Sehr weit ging das Informationsangebot zu diesem Exponat in besagter Ausstellung nämlich nicht. Weshalb wurde es in jener Ausstellung präsentiert? Um das Resultat unserer Recherchen vorweg zu nehmen: Nein, es ist grundsätzlich nicht typisch für die Region, auch nicht für katholische Franken, vom Kontakt mit Heiligenreliquien Fürsprache und göttliche Hilfe zu erwarten. Das ist globaler und nicht nur im Katholizismus verbreiteter Bestandteil (manche werden sagen: Unsinn) fast jeglichen Volksglaubens, von der Orthodoxie über den Islam bis zum Buddhismus. Totenkult gehört zur Menschheitsgeschichte. Die fränkische Besonderheit in diesem Fall: Der heilige Bischof Otto wirkte im Erzbistum Bamberg, sein Grab ist ebenda.

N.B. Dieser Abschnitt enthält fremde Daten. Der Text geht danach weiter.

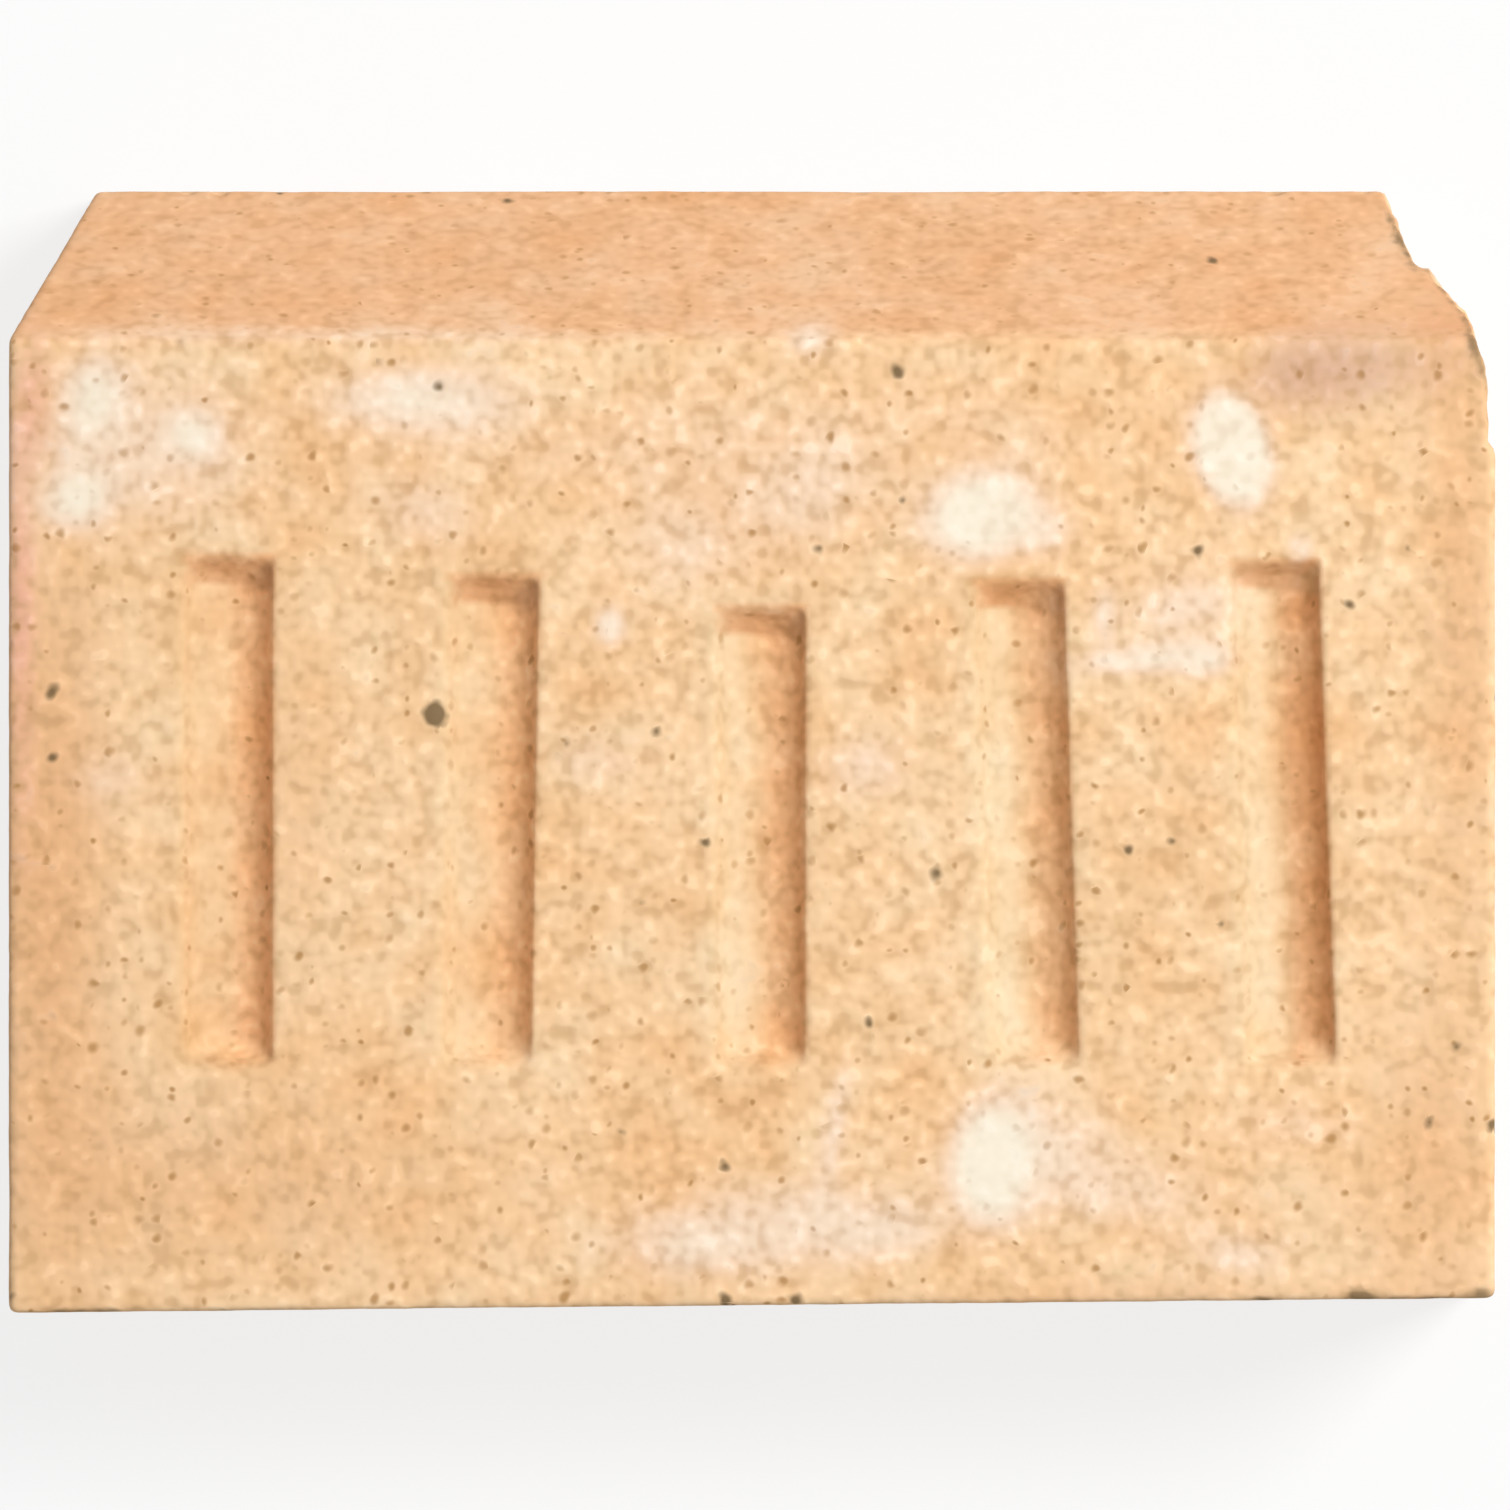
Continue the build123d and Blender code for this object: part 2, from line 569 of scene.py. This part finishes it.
def brick_mesh(wear):
    """The worn brick: a copy of its exact form, chipped, roughened and thinned to its triangles."""
    make_active(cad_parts[NODE])
    bpy.ops.object.duplicate()
    brick = bpy.context.view_layer.objects.active
    brick.name = "worn_brick"
    brick.data.name = "worn_brick"
    bpy.ops.object.mode_set(mode="EDIT")
    bpy.ops.mesh.select_all(action="SELECT")
    bpy.ops.mesh.remove_doubles(threshold=0.001 * MM)
    bpy.ops.object.mode_set(mode="OBJECT")

    for cutter in (join(chip_cutters(wear)), *broken_corner()):
        apply_modifier(brick, "Chipped", "BOOLEAN", operation="DIFFERENCE", solver="MANIFOLD", object=cutter)
        bpy.data.objects.remove(cutter)

    apply_modifier(brick, "Grid", "REMESH", mode="VOXEL", voxel_size=wear.mesh_grid)
    apply_modifier(brick, "Worn", "SMOOTH", factor=0.5, iterations=3)
    soften_rims(brick)
    roughen(brick, "unevenness", 45 * MM, wear.unevenness)
    roughen(brick, "lumps", 7 * MM, wear.unevenness * 0.6)
    roughen(brick, "grain", 2.2 * MM, wear.roughness)
    triangles = sum(len(face.vertices) - 2 for face in brick.data.polygons)
    apply_modifier(brick, "Thinned", "DECIMATE", ratio=wear.triangles / triangles)
    make_active(brick)
    bpy.ops.object.shade_smooth()
    brick.data.materials.clear()
    return brick


def clamped(value):
    """No less than 0 and no more than 1."""
    return min(1.0, max(0.0, value))


def ramp(value, start, end):
    """0 where the value is at start, 1 where it is at end, and even between them."""
    return clamped((value - start) / (end - start))


def blend(share, first, second):
    """From first to second as share goes from 0 to 1."""
    share = clamped(share)
    return [a + (b - a) * share for a, b in zip(first, second)]


def strength_at(x, y, marks):
    """How strongly a point of the face is marked. A mark is full in its middle and fades outwards."""
    clear = 1.0
    for mark_x, mark_y, half_length, half_width, turn, strength in marks:
        along, across = x / MM - mark_x, y / MM - mark_y
        reach = 2.2 * max(half_length, half_width)
        if abs(along) > reach or abs(across) > reach:
            continue
        angle = math.radians(turn)
        u = (along * math.cos(angle) + across * math.sin(angle)) / half_length
        v = (across * math.cos(angle) - along * math.sin(angle)) / half_width
        clear *= 1 - min(1, strength * math.exp(-(u * u + v * v)))
    return 1 - clear


def stray_marks(place):
    """Marks of the sides and the back, which the lists above don't reach: faint bloom and darker clay."""
    elsewhere = Vector((3, 5, 7))
    bloom = max(0.0, noise.noise(place / (28 * MM)) - 0.25) * 1.2
    umber = max(0.0, noise.noise(place / (45 * MM) + elsewhere) + 0.25) * 0.9
    stain, flush = 0.0, 0.15
    return bloom, stain, flush, umber


def faces_up(vertex):
    """1 on the fluted side with its flutes and bevel, and down to 0 over the first few mm of the walls."""
    y, z = vertex.co.y, vertex.co.z
    if vertex.normal.z > 0.3 and z > THICKNESS - BEVEL_DROP - 1 * MM:
        return 1.0
    bevelled_off = max(0.0, y - FAR + BEVEL_RUN) * BEVEL_DROP / BEVEL_RUN
    return clamped(1 - (THICKNESS - bevelled_off - z) / (5 * MM))


def shade_across(across, depth, lift):
    """The painted shading on a line across a flute."""
    shade = PLAIN
    for (start, first), (end, second) in zip(FLUTE_SHADES, FLUTE_SHADES[1:]):
        if start <= across < end:
            shade = blend((across - start) / (end - start), first, second)
    if across > 0:
        shade = [1 - (1 - part) * depth for part in shade]
    bright = 1 + (lift - 1) * ramp(across, -0.35, 0.25)
    return [part * bright for part in shade]


def flute_shade(x, y):
    """What the clay's colour is multiplied by in and around the flutes, and how far its grain is calmed."""
    flute, across, up = place_in_flute(x, y)
    if flute is None or abs(across) > FLUTE_HALO:
        return PLAIN, 0.0
    depth, lift, paleness = flute[3:]
    above_foot = y / MM - FLUTE_FOOT
    left_half = ramp(across, 0, -0.4)
    shade = shade_across(across, depth, lift)
    lit = min(ramp(across, -FLUTE_HALO, -0.8), left_half, ramp(up, -2.5, -4.5), ramp(above_foot, 0, 8))
    shade = [part * (1 + (pale - 1) * lit * paleness) for part, pale in zip(shade, LIT_SHADE)]

    # The end wall at the top, and the way out to plain clay at the right rim, the foot and the top
    wall = FLUTE_END_RUN * max(0.0, 1 - across * across)
    on_wall = min(ramp(up, -wall - 1, -wall), ramp(across, -1.2, -0.9), ramp(across, 0.7, 0.3))
    shade = blend(on_wall, shade, FLUTE_WALL_SHADE)
    from_foot = ramp(above_foot, 0, 5) if across > 0.3 else ramp(above_foot, -1.5, 1.5)
    shade = blend(min(ramp(across, 1.15, 1.05), from_foot, ramp(up, 1.1, 0.1)), PLAIN, shade)

    # A band below the end wall is painted as dark, because the photograph's dark end reaches further down
    band_foot = -4.4 - max(0.0, across + 0.3)
    band = min(ramp(up, 0.8 - wall, -0.8 - wall), ramp(up, band_foot, band_foot + 1.2))
    band = min(band, ramp(across, -1.1, -0.6), ramp(across, 1.12, 0.97))
    darker = FLUTE_END_SHADE if across < 0 else [min(a, b) for a, b in zip(shade, FLUTE_END_SHADE)]
    calm = min(ramp(across, -1.4, -0.6), left_half, ramp(above_foot, 0, 5), ramp(up, 0.5, -1.5))
    return blend(band, shade, darker), 0.45 * calm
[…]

Als Ansbacher Seelsorger war Domkapitular Jung über dieses Exponat in der Ausstellung gar nicht glücklich. “Man könnte denken, dass man damit den evangelischen Mittelfranken die Katholiken vorführen möchte!”

Lange verschollen

Der gebürtige Bamberger hat als Leiter der Hauptabteilung Kunst und Kultur der Erzdiözese aus Anlass des Jubiläums “1000 Jahre Kloster Michaelsberg” im Jahr 2015 unter anderem zu dieser Reliquie eine Dokumentation erstellt. Das damals schon gezeigte “Unterkieferfragment mit 18 Zahnhöhlen ohne Zähne” wird demnach schon 1483 im Verzeichnis des Klosterschatzes aufgeführt. Das Heiltumsverzeichnis von Hartmann Schedel erwähnt “eine silberne Monstranz, in der der Unterkiefer des hl. Otto enthalten” ist. Und im Londoner Heiltumsbuch ist diese sogar abgebildet, hat Jung herausgefunden. 1781 wird die Kinnlade des Heilligen ausdrücklich im Zusammenhang mit dem Brauch genannt, Fieberkranken den Otto-Wein zu trinken zu geben. Der wurde durch Eintauchen der Reliquie gesegnet.

Lange in Privatbesitz

Als der Kirchenschatz nach der Säkularisation 1803 versteigert wurde, wird die in Silber gefasste Hirnschale zwar erwähnt, seitdem galt sie als verschollen. Im Jahr 2000 gelangte die Kinnlade aber ins Diözesanmuseum, nachdem sie sich wohl längere Zeit in Privatbesitz befunden hatte. Es lasse sich, so Jung, “eine Herkunft aus dem Umkreis der Dompfarrgeistlichkeit … plausibel machen.”

Vom “mundus catholicus”

Warum nun wurde der in Bamberg meist verborgene Schatz ausgerechnet in einer Ausstellung zum Thema “Typisch Franken?” präsentiert? Einer der Kuratoren aus dem Haus der Bayerischen Geschichte, Professor Dr. Christof Paulus, gab uns dazu eine ausführliche Stellungnahme. Danach symbolisiere der Unterkiefer des hl. Otto “auf sehr eindrückliche Weise den mundus catholicus (etwa: katholischer Raum) im Heilsort Bamberg”. Damit stehe er stellvertretend für die nova Roma, das neue Rom, als das Bamberg in der Vormoderne gegolten habe. Die barocke Frömmigkeit, für die die Reliquie zeuge, habe für Jahrzehnte die fränkische katholische Welt geprägt. Die fromme Klostergelehrsamkeit werde vor allem an den Klöstern Banz und Michaelsberg gezeigt, informiert der Kurator.